The director from Madrid has pointed to the Lumière brothers, Georges Méliès and Buster Keaton, but also to the world of comics and The Adventures of Tintin, as references, as symbols of the importance of fantasy in his work. ‘To get to the truth you have to lie a little. Every biography has a lot of fiction and, in turn, fiction has a lot of reality. Many biopics that are based on real events are false to me. And this is a film that embraces fantasy, that understands that imagination is very important to access the truth,’ he said. And he added: ‘The film is very much about the actors’ gestures, something that comes from silent films, and from comics, too’.
Actress Pilar López de Ayala has expanded on this idea, saying: ‘I love characters without text because they require greater expressiveness. Cinema is still a medium that is told through the image. I knew of Javier’s improvisational abilities, that I didn’t have to take anything too well put together. He gave me texts and letters and, of course, there was previous work based on that material. But everything ended up being built as we went along, with a lot of willingness and flexibility on set, trying to understand what was required at each moment’.
To which Rebollo replied: ‘Pilar embodies this spirit of the classic actors, who were like an emblem of themselves. This is thanks to her wit, her beauty and, above all, her kindness. To make films you need to be a good person; you don’t have to be like Kubrick. Love is the most important thing for art and for life, and that love was in Gabriel Veyre’s work’.

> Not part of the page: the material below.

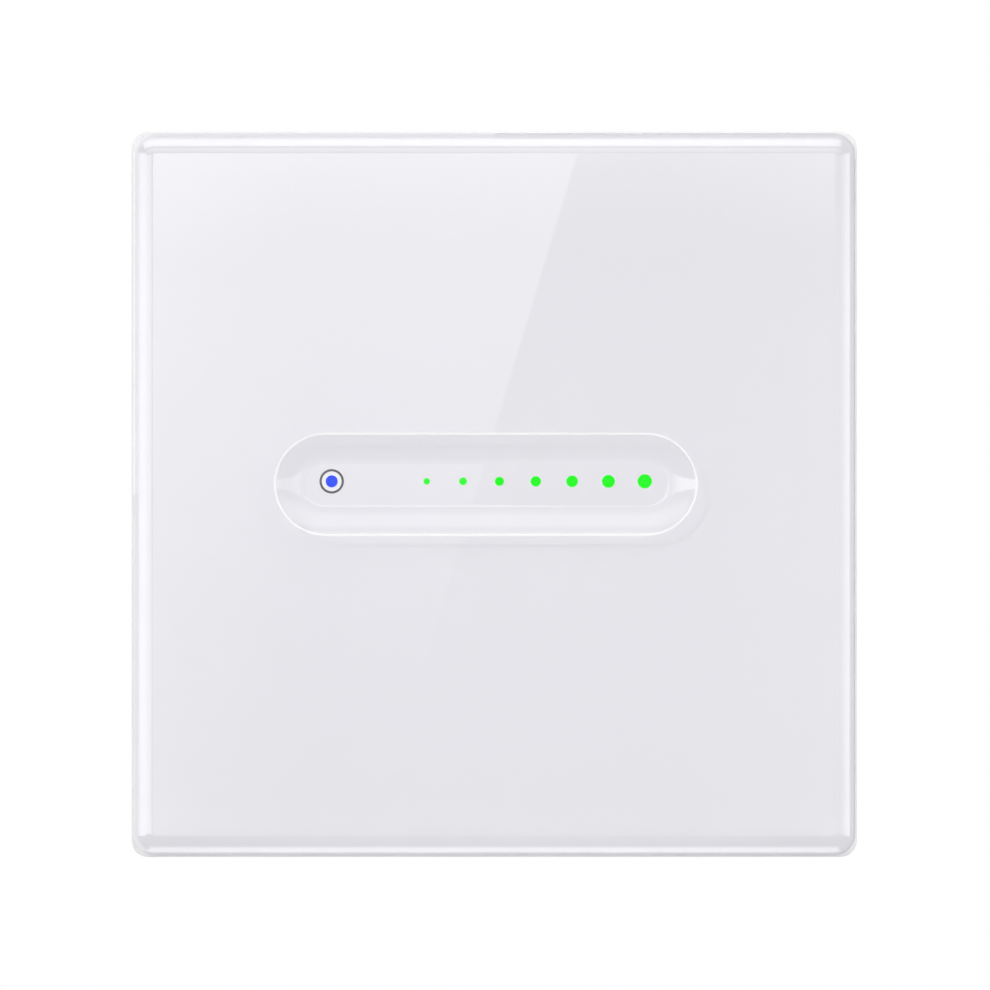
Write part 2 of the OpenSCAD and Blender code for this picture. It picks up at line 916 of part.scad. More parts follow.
// A countersunk screw with a cross recess, its head level with the front cover
module flat_screw(length) {
    head_r = 0.9 * case_screw_d;
    depth = head_r - case_screw_d / 2;
    recess_w = 0.5;
    difference() {
        turned(cover_front + length)
            polygon([
                [0, 0], [case_screw_d / 3, 0], [case_screw_d / 2, 0.4],
                [case_screw_d / 2, length - depth], [head_r, length], [0, length]
            ]);
        for (turn = [0, 90])
            rotate([0, turn, 0])
                block(1.2 * head_r, recess_w, cover_front + depth, cover_front - cut);
    }
}

module case_screws() {
    color("darkgray")
        corners(case_screw_at, case_screw_at)
            flat_screw(case_screw_l);
}

module plate_screws() {
    color("darkgray")
        corners(plate_screw_at, plate_screw_at)
            flat_screw(cover_t + plate_t);
}

module insulating_sheet() {
    color("khaki")
        slab(plate_front + sheet_t, plate_front)
            difference() {
                octagon(2 * case_half_in - 2 * air, inner_chamfer);
                for (x = [-1, 1], z = [-1, 1]) {
                    translate([x * case_screw_at, z * case_screw_at])
                        circle(d = boss_d + 2 * air);
                    translate([x * press_post_at[0], z * press_post_at[1]])
                        circle(d = press_post_d + 2 * air);
                }
                translate([0, header_z])
                    square([header_w + 0.8, header_h + 0.8], center = true);
            }
}

// Sensor board and what it carries

module sensor_board() {
    color("seagreen")
        slab(sensor_back, sensor_front)
            difference() {
                translate([groove_x, light_z])
                    rounded_square(sensor_w, sensor_h, 1);
                for (x = [-1, 1], z = [-1, 1])
                    translate([groove_x + x * stake_x, light_z + z * stake_z])
                        circle(d = stake_d + 0.1);
                at_level_lights()
                    circle(d = light_hole_d);
                translate([power_x, light_z])
                    circle(d = light_hole_d);
                header_holes();
            }
}

module header_holes() {
    for (i = [0 : pin_count - 1])
        translate([(i - (pin_count - 1) / 2) * pin_pitch, header_z])
            square(pin_w + 0.1, center = true);
}

// Chevron pads that mesh side by side, so a fingertip always covers two
module slider_electrodes() {
    half = (level_pitch - electrode_gap) / 2;
    skew = 1;
    tall = electrode_h / 2;
    color("peru")
        slab(sensor_front, electrode_front)
            at_level_lights()
                difference() {
                    polygon([
                        [-half - skew, -tall], [half - skew, -tall], [half, 0],
                        [half - skew, tall], [-half - skew, tall], [-half, 0]
                    ]);
                    circle(d = light_hole_d);
                }
}

module power_electrode() {
    color("peru")
        slab(sensor_front, electrode_front)
            translate([power_x, light_z])
                difference() {
                    circle(d = power_pad_d);
                    circle(d = light_hole_d);
                }
}

module level_leds() {
    color("palegreen")
        slab(sensor_back + led_h, sensor_back)
            at_level_lights()
                square([led_l, led_w], center = true);
}

module power_led() {
    color("lightblue")
        block(led_l, led_w, sensor_back + led_h, sensor_back, [power_x, light_z]);
}

module light_mask() {
    cell = [level_pitch - 1.3, mask_h - 2];
    left = power_x - level_pitch / 2;
    right = level_last_x + level_pitch / 2;
    color("white")
        slab(cover_front, sensor_back)
            difference() {
                translate([(left + right) / 2, light_z])
                    rounded_square(right - left, mask_h, 1);
                at_level_lights()
                    square(cell, center = true);
                translate([power_x, light_z])
                    square(cell, center = true);
            }
}

// A chip with legs along both long sides, on a face at the given depth
module chip(size, height, legs, face, direction, at) {
    leg_pitch = size[0] / legs;
    rear = max(face, face + direction * height);
    front = min(face, face + direction * height);
    leg_end = face + direction * 0.5;
    block(size[0], size[1], rear, front, at);
    for (side = [-1, 1], i = [0 : legs - 1])
        block(
            0.4, 1, max(face, leg_end), min(face, leg_end),
            [
                at[0] + (i - (legs - 1) / 2) * leg_pitch,
                at[1] + side * (size[1] / 2 + 0.4)
            ]
        );
}

module touch_chip() {
    color("dimgray")
        chip(
            touch_chip_size, touch_chip_h, 8, sensor_back, 1, touch_chip_at
        );
}

module header_pins() {
    color("gold")
        slab(pin_rear, pin_front)
            for (i = [0 : pin_count - 1])
                translate([(i - (pin_count - 1) / 2) * pin_pitch, header_z])
                    square(pin_w, center = true);
}

module header_body() {
    color("black")
        slab(plate_front + 0.4, sensor_back)
            difference() {
                translate([0, header_z])
                    square([header_w, header_h], center = true);
                header_holes();
            }
}

module header_socket() {
    color("black")
        difference() {
            block(header_w, header_h, power_front, socket_front, [0, header_z]);
            slab(pin_rear + 0.5, socket_front - cut)
                header_holes();
        }
}

// Power board and what it carries

module power_board() {
    color("darkolivegreen")
        slab(power_rear, power_front)
            difference() {
                octagon(2 * case_half_in - 2 * power_board_gap, inner_chamfer);
                for (x = [-1, 1], z = [-1, 1])
                    translate([x * case_screw_at, z * case_screw_at])
                        circle(d = boss_d + 2 * air);
            }
}

module radio_board() {
    color("midnightblue")
        block(
            radio_size[0], radio_size[1], power_front, power_front - radio_t,
            [0, radio_z]
        );
}

module radio_shield() {
    edge = 1;
    wall = 0.3;
    shield = [radio_size[0] - 2 * edge, radio_size[1] - aerial_l - edge];
    at = [0, radio_z - aerial_l / 2 + edge / 2];
    top = power_front - radio_t;
    color("silver")
        difference() {
            block(shield[0], shield[1], top, top - shield_h, at);
            block(
                shield[0] - 2 * wall, shield[1] - 2 * wall,
                top + cut, top - shield_h + wall, at
            );
            for (i = [-1.5 : 1.5], j = [-1, 1])
                rod(
                    shield_hole_d, top, top - shield_h - cut,
                    [at[0] + i * shield_hole_pitch, at[1] + j * shield_hole_pitch]
                );
        }
}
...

Getting it wrong to get it right
The crew also shared their experiences during the filming, a process that was not free of difficulties. Producer Nathalie Trafford said: ‘This film had to be shot in Fez, Morocco, which is where it has been written for many, many years. We had wonderful palaces and a Moroccan crew and executive producer. But three days before we started, we were summoned by the local authorities to tell us that we couldn’t shoot there, because they wouldn’t allow us to make a fiction about a Moroccan sultan. So we went to Tunisia, where we were welcomed with open arms.
Luis Miñarro added: ‘It’s been an adventure for years. For me, it is really almost a miracle that we are here today after all that has happened. But Javier is someone who has always prioritised the art of filmmaking and has solved everything that seemed impossible to solve. The film has gone ahead thanks to his filmic impulse, and I think it has been better than I had imagined before’.
‘We had to reinvent the film, its sets and costumes, while we were making it. But we think it was for the better because, once we lost the realism, we embraced the fantasy. The best things come from finding creation in lack. This is the adventurous spirit of the first filmmakers and mine too,’ added Rebollo. ‘It’s good to make mistakes in order to get it right. The thing is that you only know that afterwards’.